The Regulatory Architecture India Needs
There is a longer-term reform question sitting underneath this week's political exchange. India's government — whether at the central level or through the Uttar Pradesh administration, which functions as the primary oversight authority for the trust — will eventually have to confront the absence of a mandatory independent audit mechanism for institutions of this scale.

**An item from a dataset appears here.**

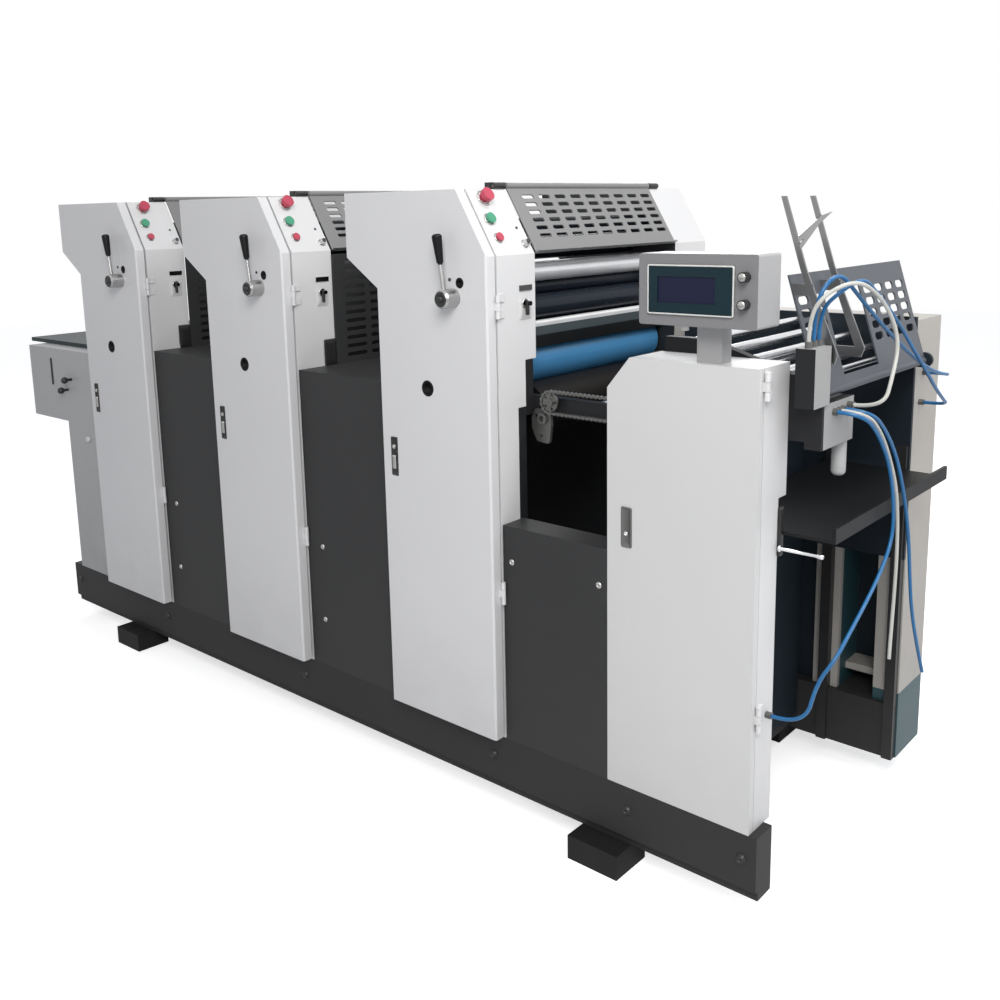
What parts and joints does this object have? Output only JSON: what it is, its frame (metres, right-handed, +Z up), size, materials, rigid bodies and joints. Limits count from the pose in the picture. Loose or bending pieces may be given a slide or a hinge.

The argument against such a framework has historically been that religious autonomy must be protected from state encroachment. That argument has some constitutional weight. But it confuses two distinct things: the state directing how religious worship is conducted, which is genuinely problematic, and the state requiring transparent financial disclosure from institutions managing public donations at national scale, which is straightforwardly a matter of public accountability. A temple's theology is its own. Its accounts, when funded by voluntary public donation, are another matter.

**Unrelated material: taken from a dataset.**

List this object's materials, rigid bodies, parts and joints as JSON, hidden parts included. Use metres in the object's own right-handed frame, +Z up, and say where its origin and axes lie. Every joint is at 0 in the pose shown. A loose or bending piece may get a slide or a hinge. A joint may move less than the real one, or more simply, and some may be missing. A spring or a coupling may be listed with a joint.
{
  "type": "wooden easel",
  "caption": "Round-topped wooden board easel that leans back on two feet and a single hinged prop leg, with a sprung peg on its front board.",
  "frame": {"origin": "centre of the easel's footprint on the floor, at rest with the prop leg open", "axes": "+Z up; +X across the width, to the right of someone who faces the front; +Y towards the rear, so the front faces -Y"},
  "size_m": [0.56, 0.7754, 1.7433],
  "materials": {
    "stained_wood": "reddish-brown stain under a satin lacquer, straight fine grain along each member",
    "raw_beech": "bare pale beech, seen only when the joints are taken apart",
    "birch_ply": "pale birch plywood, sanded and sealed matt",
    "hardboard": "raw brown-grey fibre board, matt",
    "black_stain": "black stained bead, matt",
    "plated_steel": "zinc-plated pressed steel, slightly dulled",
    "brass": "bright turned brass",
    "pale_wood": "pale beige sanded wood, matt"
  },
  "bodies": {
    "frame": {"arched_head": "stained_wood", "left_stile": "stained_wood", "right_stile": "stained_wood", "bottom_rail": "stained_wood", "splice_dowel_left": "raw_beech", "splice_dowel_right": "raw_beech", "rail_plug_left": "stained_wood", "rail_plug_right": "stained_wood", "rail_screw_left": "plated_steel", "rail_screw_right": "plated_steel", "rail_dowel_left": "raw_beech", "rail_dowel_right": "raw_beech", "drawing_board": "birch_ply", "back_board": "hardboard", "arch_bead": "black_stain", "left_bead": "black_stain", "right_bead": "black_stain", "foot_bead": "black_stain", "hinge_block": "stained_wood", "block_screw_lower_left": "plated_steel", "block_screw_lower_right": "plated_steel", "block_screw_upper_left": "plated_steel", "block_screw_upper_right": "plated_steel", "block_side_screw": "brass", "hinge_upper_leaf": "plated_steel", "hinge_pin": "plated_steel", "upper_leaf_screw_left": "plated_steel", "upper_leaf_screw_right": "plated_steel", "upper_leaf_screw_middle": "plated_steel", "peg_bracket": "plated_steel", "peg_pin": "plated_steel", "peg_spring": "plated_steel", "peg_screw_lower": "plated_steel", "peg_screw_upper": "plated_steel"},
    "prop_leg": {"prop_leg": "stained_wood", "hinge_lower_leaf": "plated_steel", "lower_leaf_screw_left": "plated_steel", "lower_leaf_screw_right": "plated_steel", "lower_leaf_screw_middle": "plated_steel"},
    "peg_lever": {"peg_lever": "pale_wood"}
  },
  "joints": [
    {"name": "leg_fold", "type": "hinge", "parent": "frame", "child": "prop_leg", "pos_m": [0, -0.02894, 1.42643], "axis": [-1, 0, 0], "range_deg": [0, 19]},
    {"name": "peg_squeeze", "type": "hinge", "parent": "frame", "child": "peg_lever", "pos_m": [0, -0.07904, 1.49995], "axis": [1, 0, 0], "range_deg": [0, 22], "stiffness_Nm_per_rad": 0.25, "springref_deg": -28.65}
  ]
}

Several southern states have operated temple endowment boards for decades, with varying records of success and their own documented shortcomings. The point is not that centralised state management produces better outcomes — the record is mixed at best — but that some form of enforceable accountability framework exists. For trusts constituted by Supreme Court order, the case for independent audit with mandatory public disclosure is, if anything, stronger than for state-administered endowments. The court's authority created the institution; some form of ongoing accountability to that authority — or to a statutory replacement — is not an unreasonable expectation.

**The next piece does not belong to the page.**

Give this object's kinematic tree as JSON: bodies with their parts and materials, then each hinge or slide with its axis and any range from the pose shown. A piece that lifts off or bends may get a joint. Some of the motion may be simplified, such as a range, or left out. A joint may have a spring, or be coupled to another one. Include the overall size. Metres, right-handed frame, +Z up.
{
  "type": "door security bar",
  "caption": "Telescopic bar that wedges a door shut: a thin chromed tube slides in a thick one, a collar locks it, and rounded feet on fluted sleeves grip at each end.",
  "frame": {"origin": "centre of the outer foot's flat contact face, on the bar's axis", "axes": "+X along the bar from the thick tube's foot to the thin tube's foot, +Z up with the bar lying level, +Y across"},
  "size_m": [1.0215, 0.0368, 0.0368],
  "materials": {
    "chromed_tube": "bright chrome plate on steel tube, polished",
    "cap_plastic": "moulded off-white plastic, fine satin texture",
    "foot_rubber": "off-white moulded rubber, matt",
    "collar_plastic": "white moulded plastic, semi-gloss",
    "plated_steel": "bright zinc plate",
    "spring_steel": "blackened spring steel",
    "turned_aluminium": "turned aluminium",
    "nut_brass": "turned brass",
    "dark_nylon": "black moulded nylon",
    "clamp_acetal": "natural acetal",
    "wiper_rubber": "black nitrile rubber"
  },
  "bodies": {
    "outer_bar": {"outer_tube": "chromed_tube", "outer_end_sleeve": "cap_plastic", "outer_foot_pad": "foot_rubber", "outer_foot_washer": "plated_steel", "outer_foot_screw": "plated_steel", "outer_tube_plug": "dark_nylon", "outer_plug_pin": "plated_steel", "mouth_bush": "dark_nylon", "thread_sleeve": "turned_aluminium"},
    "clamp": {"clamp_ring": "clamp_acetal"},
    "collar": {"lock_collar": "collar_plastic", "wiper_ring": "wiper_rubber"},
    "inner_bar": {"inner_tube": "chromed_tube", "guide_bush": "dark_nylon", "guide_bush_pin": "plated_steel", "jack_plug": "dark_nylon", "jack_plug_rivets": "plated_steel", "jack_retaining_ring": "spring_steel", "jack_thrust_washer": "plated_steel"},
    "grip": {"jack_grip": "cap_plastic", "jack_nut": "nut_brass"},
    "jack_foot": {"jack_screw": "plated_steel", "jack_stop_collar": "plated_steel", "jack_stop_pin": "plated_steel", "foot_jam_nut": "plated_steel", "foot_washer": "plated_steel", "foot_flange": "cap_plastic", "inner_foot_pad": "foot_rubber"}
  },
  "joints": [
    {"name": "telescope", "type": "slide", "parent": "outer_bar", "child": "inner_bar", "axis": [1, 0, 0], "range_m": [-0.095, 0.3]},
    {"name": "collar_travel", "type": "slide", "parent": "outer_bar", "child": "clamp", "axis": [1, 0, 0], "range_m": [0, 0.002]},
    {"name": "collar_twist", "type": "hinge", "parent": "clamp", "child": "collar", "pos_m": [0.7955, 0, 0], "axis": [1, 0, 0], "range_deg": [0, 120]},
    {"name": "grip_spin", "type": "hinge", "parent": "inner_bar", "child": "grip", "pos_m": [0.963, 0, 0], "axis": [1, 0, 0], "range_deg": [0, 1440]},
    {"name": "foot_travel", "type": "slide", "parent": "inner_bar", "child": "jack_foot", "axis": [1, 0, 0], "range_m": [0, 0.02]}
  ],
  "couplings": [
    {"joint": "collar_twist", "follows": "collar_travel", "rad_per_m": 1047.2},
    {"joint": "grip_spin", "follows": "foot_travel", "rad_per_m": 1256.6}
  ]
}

What the Ayodhya episode demonstrates, with uncomfortable clarity, is that India built a landmark institution of civilisational significance and left its financial governance to the honour system. The political storm of this week will pass. The structural gap will remain, and the next controversy will find it exactly where this one did: open, unaddressed, and perfectly positioned to produce maximum damage to the institution it was supposed to protect.